Stated task: Check every line below for the string "picture", and copy the lines that contain it.

CAD and scene scripts:
>> begin

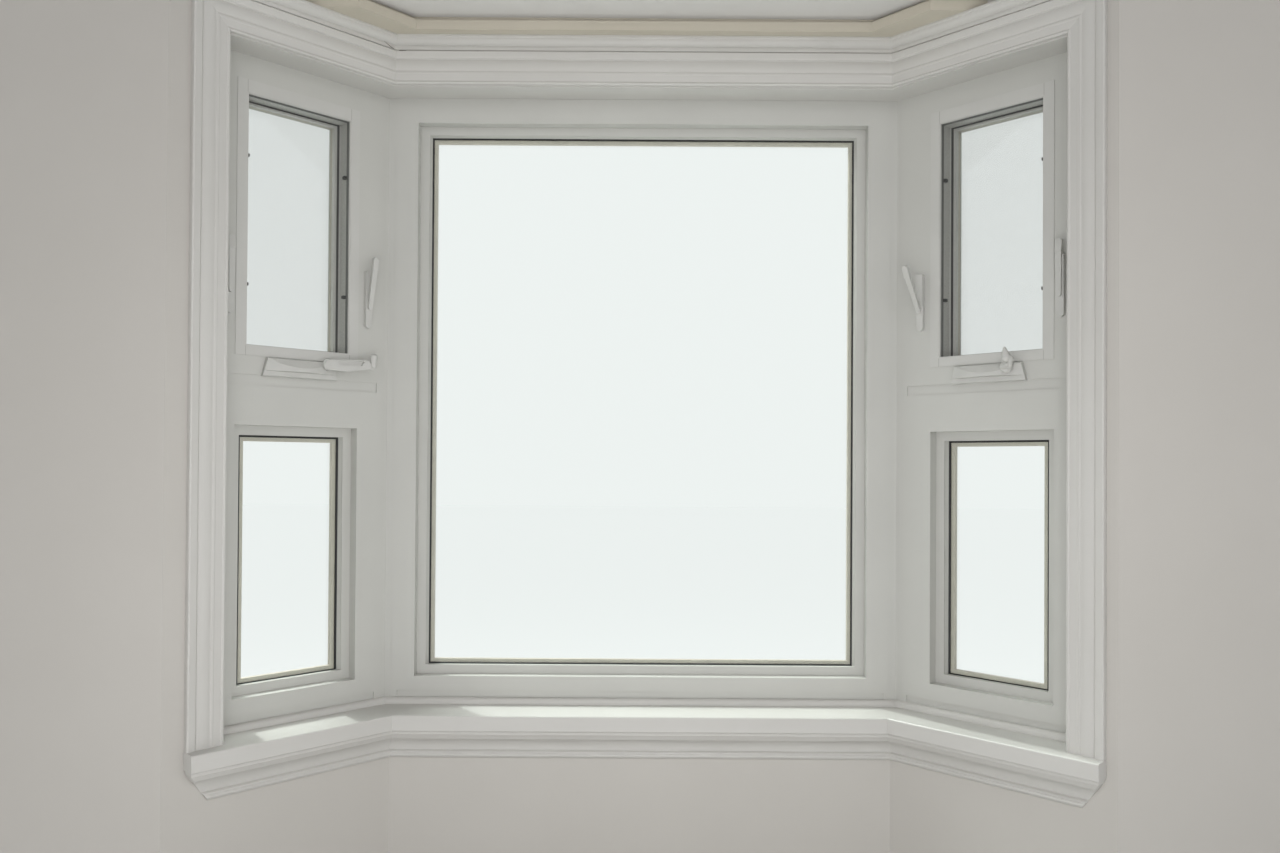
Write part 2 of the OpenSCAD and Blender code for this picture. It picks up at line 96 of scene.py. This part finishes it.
def blend_colours(tree, factor, first, second):
    """A blend of two colours, each a socket or a plain colour, by a socket's value."""
    node = tree.nodes.new("ShaderNodeMix")
    node.data_type = "RGBA"
    tree.links.new(factor, node.inputs["Factor"])
    for socket, colour in ((node.inputs["A"], first), (node.inputs["B"], second)):
        if isinstance(colour, tuple):
            socket.default_value = colour
        else:
            tree.links.new(colour, socket)
    return node.outputs["Result"]


NOISE_ROUGHNESS = 0.55


def noise(tree, place, scale, detail):
    """A noise texture at a place, whose scale is a socket or a plain number."""
    node = tree.nodes.new("ShaderNodeTexNoise")
    node.inputs["Detail"].default_value = detail
    node.inputs["Roughness"].default_value = NOISE_ROUGHNESS
    tree.links.new(place, node.inputs["Vector"])
    if isinstance(scale, (int, float)):
        node.inputs["Scale"].default_value = scale
    else:
        tree.links.new(scale, node.inputs["Scale"])
    return node.outputs["Fac"]


def is_seen_ray(tree):
    """A value of 1 where the camera sees a surface directly, by reflection or through glass."""
    path = tree.nodes.new("ShaderNodeLightPath").outputs
    direct = math_node(tree, "MAXIMUM", path["Is Camera Ray"], path["Is Glossy Ray"])
    return math_node(tree, "MAXIMUM", direct, path["Is Transmission Ray"])


# Studio: backdrop, floor and lamps

BACKDROP = (0.90, 0.91, 0.91)
WORLD_LIGHT = (1.0, 1.0, 1.0)
WORLD_STRENGTH = 0.27
FLOOR_HALF = 30
FLOOR_ROUGHNESS = 0.9
FLOOR_COLOUR = (0.64, 0.64, 0.63)
FLOOR_SEEN_COLOUR = (0.10, 0.10, 0.10)
FLOOR_GLOW = (0.80, 0.81, 0.81)

# Each lamp: its place, the point it shines at, its width and height, and its watts
LAMPS = {
    "room_high": ((0.3, -3.6, 3.2), (0, 0, 1.5), (3.5, 1.6), 24),
    "room_near": ((0, -1.7, 1.25), (0, 0.4, 1.1), (1.4, 0.9), 15),
    "room_right": ((3.2, -2.4, 1.7), (-0.4, 0, 1.4), (2.0, 2.0), 14),
    "room_left": ((-3.2, -2.4, 1.7), (0.4, 0, 1.4), (2.0, 2.0), 7),
    "sky_light": ((-1.2, 1.9, 4.6), (0, 0, 0.9), (4.5, 2.4), 260),
    "garden_light": ((0.4, 4.6, 2.2), (0, 0, 1.4), (5.0, 2.6), 15)}
SUN_TRAVEL = (0.342, -0.404, -0.848)
SUN_STRENGTH = 2.2
SUN_ANGLE = 0.03


def light_world():
    world = bpy.data.worlds.new("studio")
    bpy.context.scene.world = world
    world.use_nodes = True
    tree = world.node_tree
    tree.nodes.clear()
    lamp = tree.nodes.new("ShaderNodeBackground")
    lamp.inputs["Color"].default_value = (*WORLD_LIGHT, 1)
    lamp.inputs["Strength"].default_value = WORLD_STRENGTH
    shown = tree.nodes.new("ShaderNodeBackground")
    shown.inputs["Color"].default_value = (*BACKDROP, 1)
    mix = tree.nodes.new("ShaderNodeMixShader")
    out = tree.nodes.new("ShaderNodeOutputWorld")
    tree.links.new(is_seen_ray(tree), mix.inputs["Fac"])
    tree.links.new(lamp.outputs[0], mix.inputs[1])
    tree.links.new(shown.outputs[0], mix.inputs[2])
    tree.links.new(mix.outputs[0], out.inputs["Surface"])


def add_floor():
    mesh = bpy.data.meshes.new("floor")
    corners = [(x * FLOOR_HALF, y * FLOOR_HALF, 0) for x, y in ((-1, -1), (1, -1), (1, 1), (-1, 1))]
    mesh.from_pydata(corners, [], [(0, 1, 2, 3)])
    floor = bpy.data.objects.new("floor", mesh)
    bpy.context.scene.collection.objects.link(floor)
    material = bpy.data.materials.new("studio_floor")
    material.use_nodes = True
    tree = material.node_tree
    shader = tree.nodes["Principled BSDF"]
    seen = is_seen_ray(tree)
    colour = blend_colours(tree, seen, (*FLOOR_COLOUR, 1), (*FLOOR_SEEN_COLOUR, 1))
    tree.links.new(colour, shader.inputs["Base Color"])
    shader.inputs["Roughness"].default_value = FLOOR_ROUGHNESS
    shader.inputs["Specular IOR Level"].default_value = 0.0
    shader.inputs["Emission Color"].default_value = (*FLOOR_GLOW, 1)
    tree.links.new(seen, shader.inputs["Emission Strength"])
    mesh.materials.append(material)


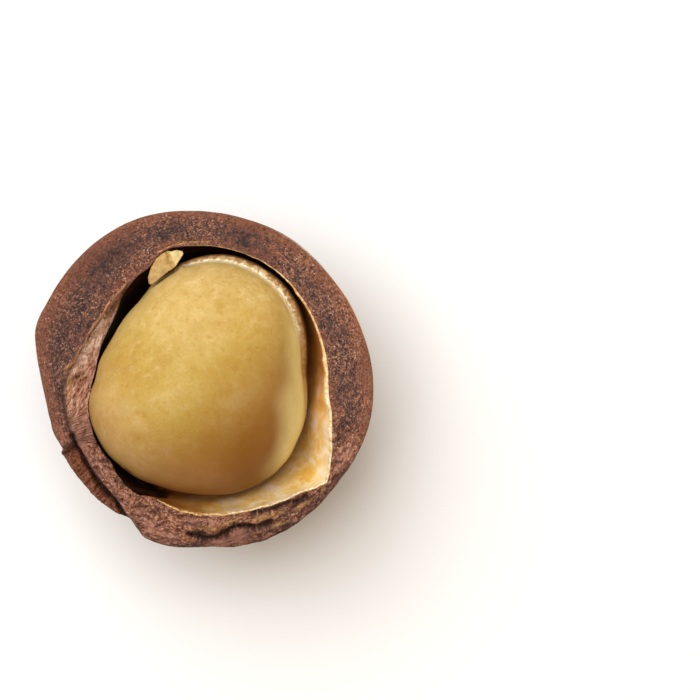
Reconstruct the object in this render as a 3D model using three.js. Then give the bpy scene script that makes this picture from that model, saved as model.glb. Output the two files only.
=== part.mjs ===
// One half of a macadamia nut, cracked open along its length, with the whole kernel still lying in it.
//
// Millimetres, +Z up. The half shell rests on its rounded underside and its broken rim lies level, so that
// from above it is a ring round the kernel, with +X to the right and +Y away from the viewer. The nut's own
// axis lies in the rim plane: the shell is thickest at the stalk end, upper left, and thinnest at the
// germination point, lower right, where the hollow runs out to a corner. Angles are in degrees,
// counterclockwise from +X.
//
// Three pieces: the half shell, the kernel, and a chip of kernel wedged between the two.

import * as THREE from 'three';

// Levels of the shell
const RIM_Z = 12.2;
const BELLY_Z = 11.6;
const FLOOR_Z = 2.6;
const REST_SPOT = { radius: 2.6, x: -0.2, y: 0.25 };
const LOWER_SHELL_RADIUS = 12.4;

// The germination point, where the wall thins to under a millimetre
const GERM_ANGLE = -40;

// Plan outline of the outside of the shell: [angle, radius]
const SHELL_OUTLINE = [
  [3, 12.55], [15, 12.33], [28, 12.2], [40, 12.13], [50, 12.2], [61, 12.3], [74, 12.3], [85, 12.39],
  [97, 12.57], [109, 12.82], [122, 12.95], [140, 12.93], [153, 12.93], [163, 13.05], [170, 12.64],
  [179, 12.12], [188, 11.83], [198, 11.8], [206, 11.72], [209, 11.93], [225, 11.98], [236, 11.97],
  [240, 11.88], [246, 12.15], [249.5, 12.55], [260, 12.65], [271, 12.5], [281, 12.7], [297, 12.8],
  [312, 12.72], [320, 12.62], [333, 12.7], [345, 12.75],
];

// Plan outline of the hollow's mouth, from the corner at the germination point round to it again
const MOUTH_OUTLINE = [
  [-40, 11.95], [-34, 11.4], [-27, 10.72], [-21, 10.25], [-14, 9.8], [-7, 9.38], [5, 9.28], [25, 9.32],
  [40, 9.5], [54, 9.7], [68, 9.8], [85, 9.9], [98, 9.95], [108, 9.98], [116, 9.3], [123, 9.06],
  [135, 8.63], [142, 8.25], [151, 8.06], [163, 8.08], [175, 8.12], [186, 8.56], [196, 9.0], [208, 9.2],
  [222, 9.3], [229, 9.6], [239, 9.9], [246, 9.62], [254, 9.8], [267, 10.1], [283, 10.27], [297, 10.6],
  [305, 10.9], [312, 11.27], [317, 11.7], [320, 11.95],
];

// Plan outline of the hollow where it is widest, under the rim
const HOLLOW_OUTLINE = [
  [0, 9.0], [20, 9.1], [40, 9.55], [60, 9.85], [78, 9.9], [95, 9.7], [108, 9.4], [120, 8.9], [135, 8.5],
  [150, 8.25], [165, 8.35], [180, 8.7], [195, 9.25], [210, 9.5], [225, 9.55], [240, 9.6], [255, 9.55],
  [270, 9.6], [290, 9.7], [305, 9.8], [320, 10.0], [335, 9.65], [347, 9.2],
];
const HOLLOW_SQUARENESS = 2.4;
const MOUTH_FADE_DEPTH = 1.8;
const GERM_PIT = { spread: 20, depth: 3.6 };

// Breaks in the rim. Lines run across it, as [angle, share] with the share 0 at the hollow and 1 at the outside.
const BEVEL = {
  from: 133, to: 203, fade: 8, drop: 1.0,
  line: [[130, 0.02], [137, 0.05], [152, 0.14], [165, 0.22], [176, 0.42], [188, 0.58], [205, 0.5]],
};
const LEDGE = {
  from: 207, to: 246, fade: 1.5, drop: 1.2, lip: 0.06,
  line: [[204, 0.55], [213, 0.47], [222, 0.53], [228, 0.54], [233, 0.6], [237, 0.7], [241, 0.88], [246, 1.05]],
};
const LOWER_BREAK = {
  from: 266, to: 288, fade: 4, drop: 0.6, lip: 0.08,
  line: [[262, 0.5], [268, 0.63], [272, 0.7], [276, 0.62], [281, 0.39], [286, 0.42], [293, 0.5]],
};
const GERM_BREAK = { from: -64, to: -18, fade: 4, drop: 0.25 };
const ROUGH = { from: 184, to: 342, fade: 8 };

// Crevices in the broken rim: points in plan, with the half width and depth of the groove
const CREVICES = [
  {
    path: [[-9.75, -4.2], [-8.95, -5.95], [-8.1, -7.5], [-6.8, -8.9], [-5.75, -10.3], [-5.2, -10.95]],
    halfWidth: 0.3, depth: 0.8,
  },
  {
    path: [[-1.1, -11.45], [0.2, -11.8], [0.9, -11.75], [2.2, -10.95], [3.9, -10.9], [5.0, -10.6]],
    halfWidth: 0.32, depth: 0.8,
  },
  { path: [[3.7, -9.9], [4.6, -9.75], [6.7, -9.05], [7.6, -8.7]], halfWidth: 0.22, depth: 0.4 },
];

const RIM_GRAIN = { sawn: 0.03, broken: 0.15, wave: 2.0 };
const RIM_EDGE = { round: 0.3, share: 0.12 };

// The kernel, a rounded egg, flatter on its stalk side
const KERNEL_CENTRE = [-0.41, 0.22, 10.2];
const KERNEL_HALF_HEIGHT = 7.4;
const KERNEL_SQUARENESS = 2.15;
const KERNEL_OUTLINE = [
  [3, 8.1], [14, 8.35], [27, 8.8], [38, 9.1], [50, 9.33], [61, 9.37], [73, 9.36], [81, 9.2], [92, 8.8],
  [101, 8.4], [110, 7.97], [117, 7.7], [123, 7.36], [130, 7.1], [140, 7.05], [150, 6.97], [160, 7.05],
  [173, 7.45], [182, 7.7], [189, 8.12], [196, 8.46], [206, 8.7], [218, 8.88], [230, 8.9], [245, 8.79],
  [260, 8.75], [270, 8.85], [280, 9.02], [292, 9.2], [303, 9.22], [317, 9.08], [325, 8.86], [334, 8.65],
  [345, 8.36], [354, 8.14],
];

// The seam between the kernel's two seed leaves: on its higher side the upper one stands in by a step
const SEAM = { angle: 42, rise: 1.6, step: 0.42, lip: 0.5 };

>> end

Reply:
Write part 2 of the OpenSCAD and Blender code for this picture. It picks up at line 96 of scene.py. This part finishes it.
Reconstruct the object in this render as a 3D model using three.js. Then give the bpy scene script that makes this picture from that model, saved as model.glb. Output the two files only.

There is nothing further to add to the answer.